We have definitely commiserated over the experience. She got the brunt of it. I only had to recur in a handful of episodes. But we would take our lunch breaks together and go hit golf balls and vent.
Your first high-profile role was in That Thing You Do! and everyone commented on how much you look like Tom Hanks. But you don’t, so much, anymore.
I look totally different now, right? I look way better than Tom Hanks?
Please tell us people don’t mistake you for him on the street …
No, no one ever really did. It was just that, at the time when we did all the press for the movie, all the things that were said were put down on paper and recorded on video and now have been cemented in my bio. It was Tom Hanks’s directorial debut, so there was some focus on it, and he cast a guy who was similar to him. It was a thing he was concerned about in the beginning, but luckily, not really concerned.

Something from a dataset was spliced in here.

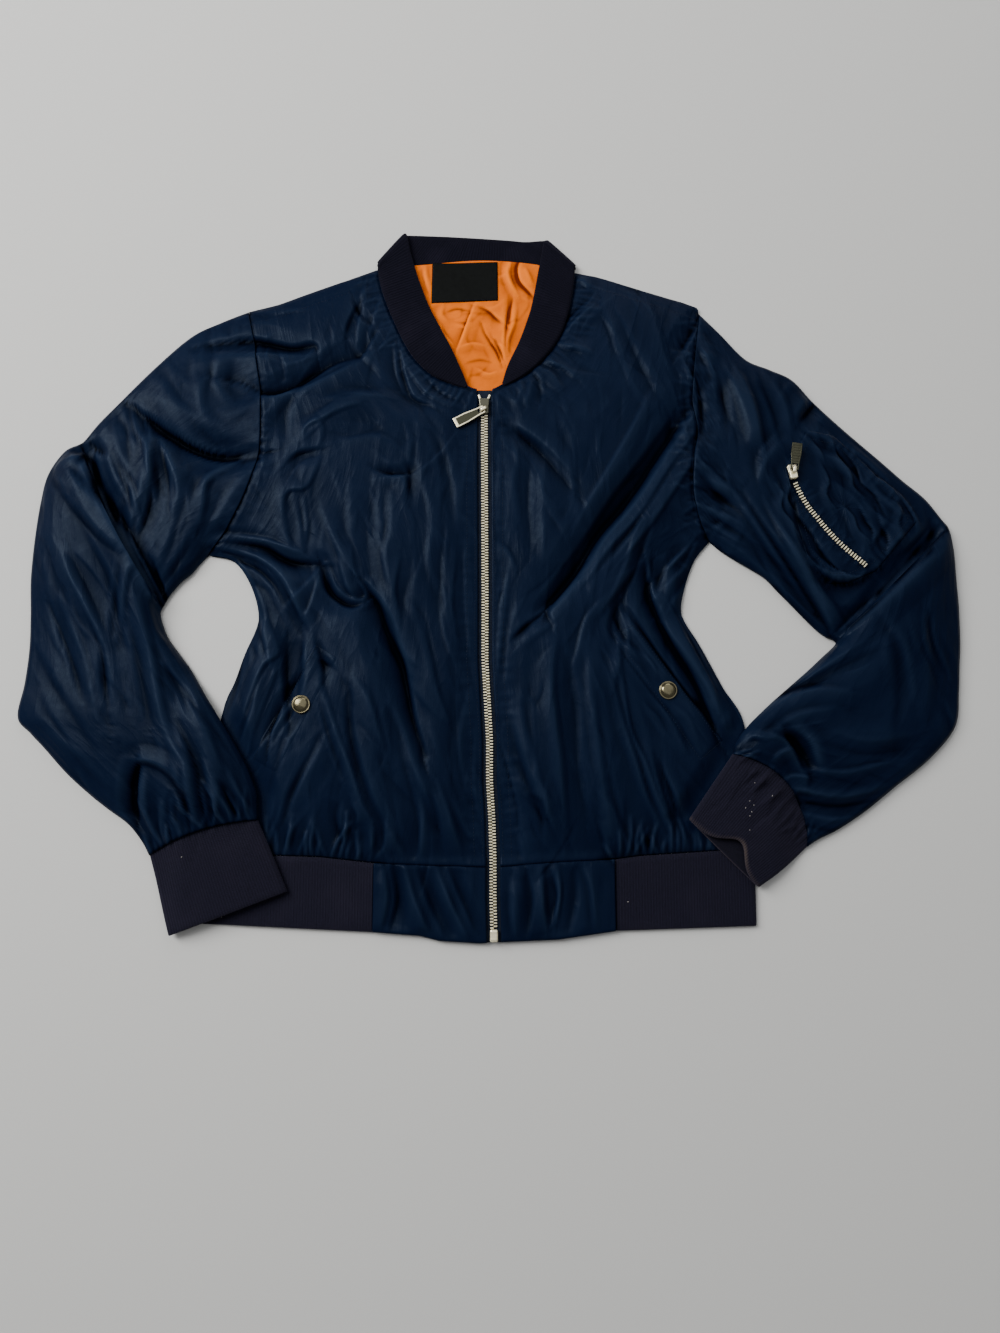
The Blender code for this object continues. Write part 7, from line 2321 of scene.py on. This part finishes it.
@dataclass
class Plate:
    """Pull tab: a frame with an opening at its root, a thinner plate in it and a solid bar at its tip."""

    name: str
    pivot: Triple
    tip: Triple
    width: float
    ribbed: bool = False
    neck: float = 7.0
    rail: float = 1.3
    wall: float = 1.3
    opening: float = 4.4
    root: float = 0.65

    @property
    def way(self) -> Vector:
        """From the pivot to the tip."""
        return Vector(self.tip) - Vector(self.pivot)

    def frame(self) -> Matrix:
        """Turn and place of the tab, whose own x runs from the pivot to the tip.

        Returns:
            The turn and the place.
        """
        aside = Vector((0.0, 0.0, 1.0)).cross(self.way).normalized()
        up = self.way.cross(aside).normalized()
        return move_to(*self.pivot) @ Matrix((self.way.normalized(), aside, up)).transposed().to_4x4()

    def outline(self, run: float, inset: float) -> Points:
        """Edge of the plate beyond the opening, moved inwards.

        Args:
            run: Length of the tab.
            inset: How far the edge is moved inwards.

        Returns:
            Its corners, in the tab's own frame.
        """
        half = self.width / 2.0 - inset
        near = self.neck / 2.0 - inset + (self.width - self.neck) / 2.0 * 0.15
        upper = [(self.opening + inset, near), (run * 0.6, half), (run - 1.0 - inset, half),
                 (run - inset, half - 1.0)]
        return upper + [(x, -y) for x, y in upper[::-1]]

    def plate(self, inset: float, wall: float, bevel: float) -> BMesh:
        """Flat plate beyond the opening, in the tab's own frame.

        Args:
            inset: How far its edge lies inside the tab's.
            wall: Thickness.
            bevel: Radius of its edges.

        Returns:
            The plate.
        """
        bm = bmesh.new()
        outline = self.outline(self.way.length, inset)
        face = bm.faces.new([bm.verts.new((x, y, -wall / 2.0)) for x, y in outline])
        made = bmesh.ops.extrude_face_region(bm, geom=[face])
        verts = [item for item in made["geom"] if isinstance(item, BMVert)]
        bmesh.ops.translate(bm, vec=(0.0, 0.0, wall), verts=verts)
        bmesh.ops.recalc_face_normals(bm, faces=bm.faces[:])
        round_edges(bm, [edge for edge in bm.edges if edge.calc_face_angle(0.0) > 0.6], bevel)
        return bm

    def rails(self) -> BMesh:
        """Frame of the tab: root bar, both rails and the bar at the tip.

        Returns:
            The frame, in the tab's own frame of axes.
        """
        run = self.way.length
        bm = bmesh.new()
        half = self.width / 2.0 - self.rail / 2.0
        near = self.neck / 2.0 - self.rail / 2.0
        for side in (-1.0, 1.0):
            for start, end in (((0.0, near), (self.opening + 1.0, near)),
                               ((self.opening + 0.6, near), (run * 0.6, half)),
                               ((run * 0.6 - 0.4, half), (run - 1.0, half))):
                way = Vector((end[0] - start[0], side * (end[1] - start[1]), 0.0))
                middle = move_to((start[0] + end[0]) / 2.0, side * (start[1] + end[1]) / 2.0, 0.0)
                where = middle @ Matrix.Rotation(math.atan2(way.y, way.x), 4, "Z")
                add_box(bm, (way.length + 0.5, self.rail, self.wall), where, 0.32)
        bmesh.ops.create_cone(bm, cap_ends=True, segments=16, radius1=self.root, radius2=self.root,
                              depth=self.neck - 0.6, matrix=Matrix.Rotation(math.radians(90.0), 4, "X"))
        add_box(bm, (2.6, self.width, self.wall), move_to(run - 1.3, 0.0, 0.0), 0.5, 3)
        return bm

    def build(self, metal: Material, dark: Material, body: str, slot: Slot, node: str) -> None:
        """Makes the tab.

        Args:
            metal: Finish of its frame.
            dark: Finish of the plate in the frame.
            body: Moving body that it rides on.
            slot: Slot of the frame's finish.
            node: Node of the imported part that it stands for.
        """
        frame, inner = self.rails(), self.plate(self.rail * 0.7, self.wall - 0.5, 0.12)
        for index in range(6 if self.ribbed else 0):
            middle = move_to(self.opening + 3.0 + 2.5 * index, 0.0, 0.0)
            add_box(inner, (1.2, self.width - 2.6, self.wall - 0.06), middle, 0.4)
        for bm in (frame, inner):
            bmesh.ops.transform(bm, matrix=self.frame(), verts=bm.verts[:])
        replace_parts(finish_object(frame, self.name, metal, slot, body, soft=False), node)
        finish_object(inner, f"{self.name}_infill", dark, Slot.DARK_METAL, body, soft=False)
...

You were the first celebrity to make the finals of the World Poker Tournament. Are actors better or worse poker players than non-actors?

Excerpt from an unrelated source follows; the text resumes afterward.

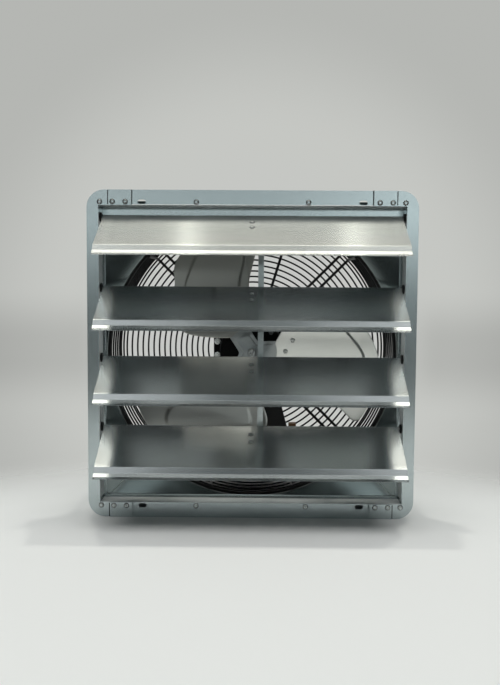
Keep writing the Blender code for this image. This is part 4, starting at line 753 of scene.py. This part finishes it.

Oh, because it’s all about “lying” and doing a little “performance”? Actors should be better poker players. But I think there’s actual skill and crazy guts that you need to play poker, this ability to put all this money on the line inside of that game of cards. There’s this whole different set of skills that doesn’t apply to acting whatsoever. Actors, we like our little cups of cappuccino and our personal umbrella-holders. Poker players, they’ve gotta be a little bit tougher.